### Information provided:

▬▬▬▬▬▬▬▬▬▬

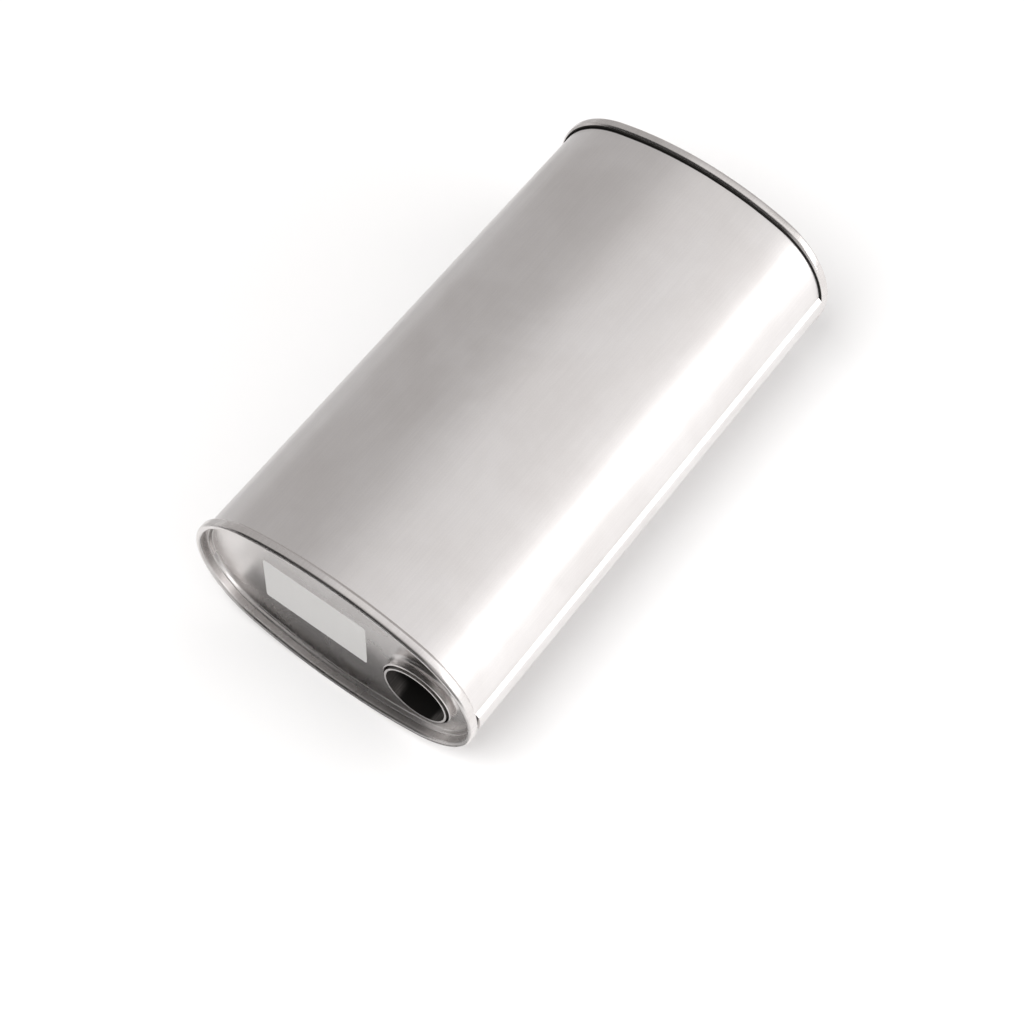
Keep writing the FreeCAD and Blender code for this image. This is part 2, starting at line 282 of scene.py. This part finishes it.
def end_cap(name, side, pipe_y, pipe_outside):
    """One pressed cap: rolled edge, nose, recess, ledge, panel and the collar round its pipe.

    side is 1 at the inlet end and -1 at the outlet end, and depths run inward from the rim.
    """
    plane = near_plane * side

    def at(depth):
        return plane + depth * side

    panel_x = at(panel_depth + cap_wall / 2)
    nose_bend = (recess_inset - rim_inset) / 2
    corners = [
        (panel_x, foot_inset + panel_margin),
        (panel_x, foot_inset),
        (at(ledge_depth + cap_wall / 2), ledge_inset),
        (at(ledge_depth + cap_wall / 2), recess_inset),
        (at(cap_wall / 2 + nose_trim), recess_inset),
        (at(cap_wall / 2 + nose_trim), rim_inset),
        (at(rim_bead_length), rim_inset),
        (
            at(rim_bead_length + rim_flank_length * rim_flank_unshaded),
            rim_inset + rim_flank_drop * rim_flank_unshaded,
        ),
        (at(rim_bead_length + rim_flank_length), rim_inset + rim_flank_drop),
    ]
    bends = {
        1: panel_bend,
        2: ledge_bend,
        3: ledge_bend,
        4: nose_bend * full_bend,
        5: nose_bend * full_bend,
        6: rim_flank_bend,
    }
    rim = oval_sweep(name, rounded(corners, bends))
    finish_edit()
    collar_radius = (pipe_outside + cap_wall) / 2 + slip_clearance
    hole_radius = collar_radius + collar_root + collar_land
    collar_corners = [
        (panel_x, hole_radius),
        (panel_x, collar_radius),
        (at(collar_setback + collar_flare_length), collar_radius),
        (at(collar_setback), collar_radius + collar_flare),
    ]
    collar_bends = {1: collar_root, 2: collar_flare_bend}
    collar = turned(f"{name}_collar", rounded(collar_corners, collar_bends), pipe_y)
    finish_edit()
    cap = join([rim, collar], name)
    bpy.ops.object.mode_set(mode="EDIT")

    def on_panel_edge(point):
        """Whether a point lies on the panel's outer ring or on the ring round its pipe."""
        if abs(point.x - panel_x) > same_place:
            return False
        from_pipe = math.hypot(point.y - pipe_y, point.z - axis_height)
        if abs(from_pipe - hole_radius) < same_place:
            return True
        return abs(inset_at(point.y, point.z) - foot_inset - panel_margin) < same_place

    select_edges(cap, on_panel_edge)
    bpy.ops.mesh.fill()
    bpy.ops.mesh.select_all(action="SELECT")
    thicken(cap, cap_wall)
    return cap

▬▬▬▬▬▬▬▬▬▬

### Written problem:
Print the material above verbatim, first line through the line containing "return plane + depth * side", both included.

### Correct result:
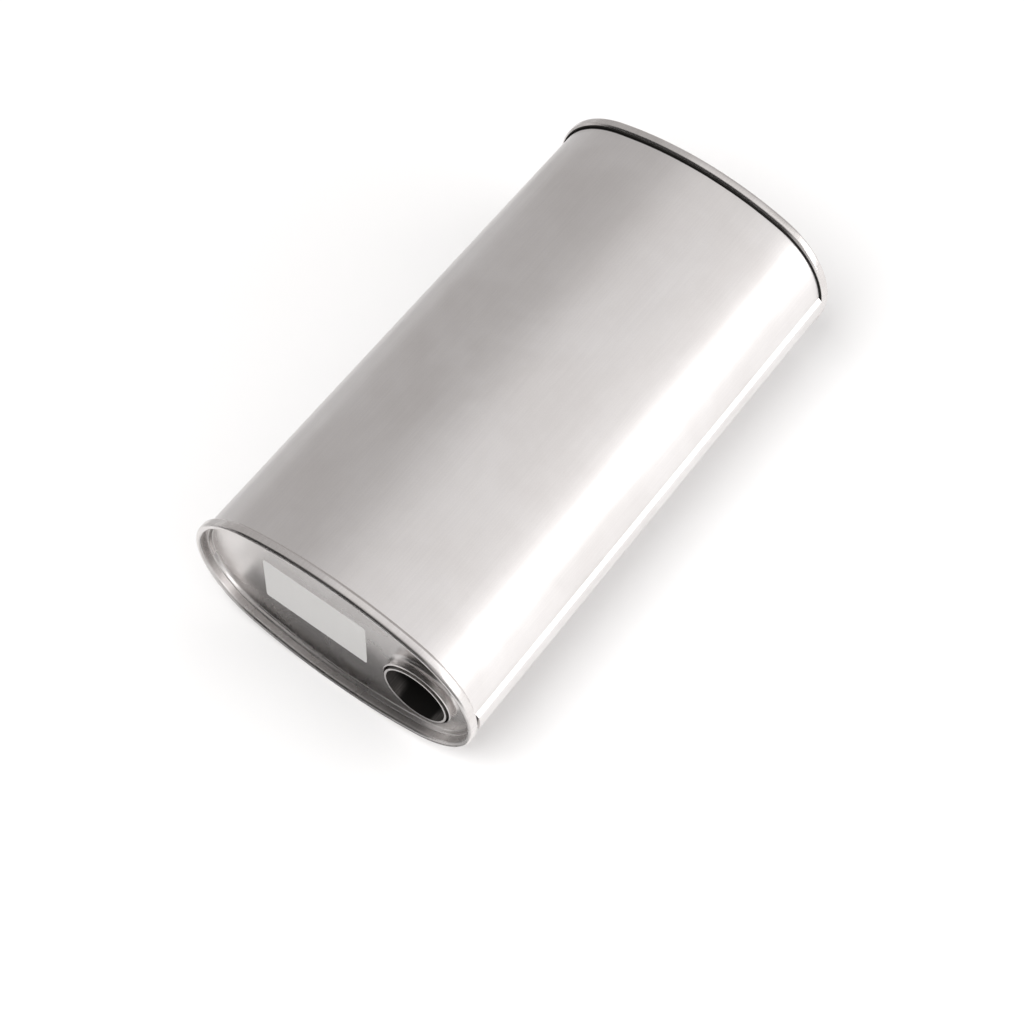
Keep writing the FreeCAD and Blender code for this image. This is part 2, starting at line 282 of scene.py. This part finishes it.
def end_cap(name, side, pipe_y, pipe_outside):
    """One pressed cap: rolled edge, nose, recess, ledge, panel and the collar round its pipe.

    side is 1 at the inlet end and -1 at the outlet end, and depths run inward from the rim.
    """
    plane = near_plane * side

    def at(depth):
        return plane + depth * side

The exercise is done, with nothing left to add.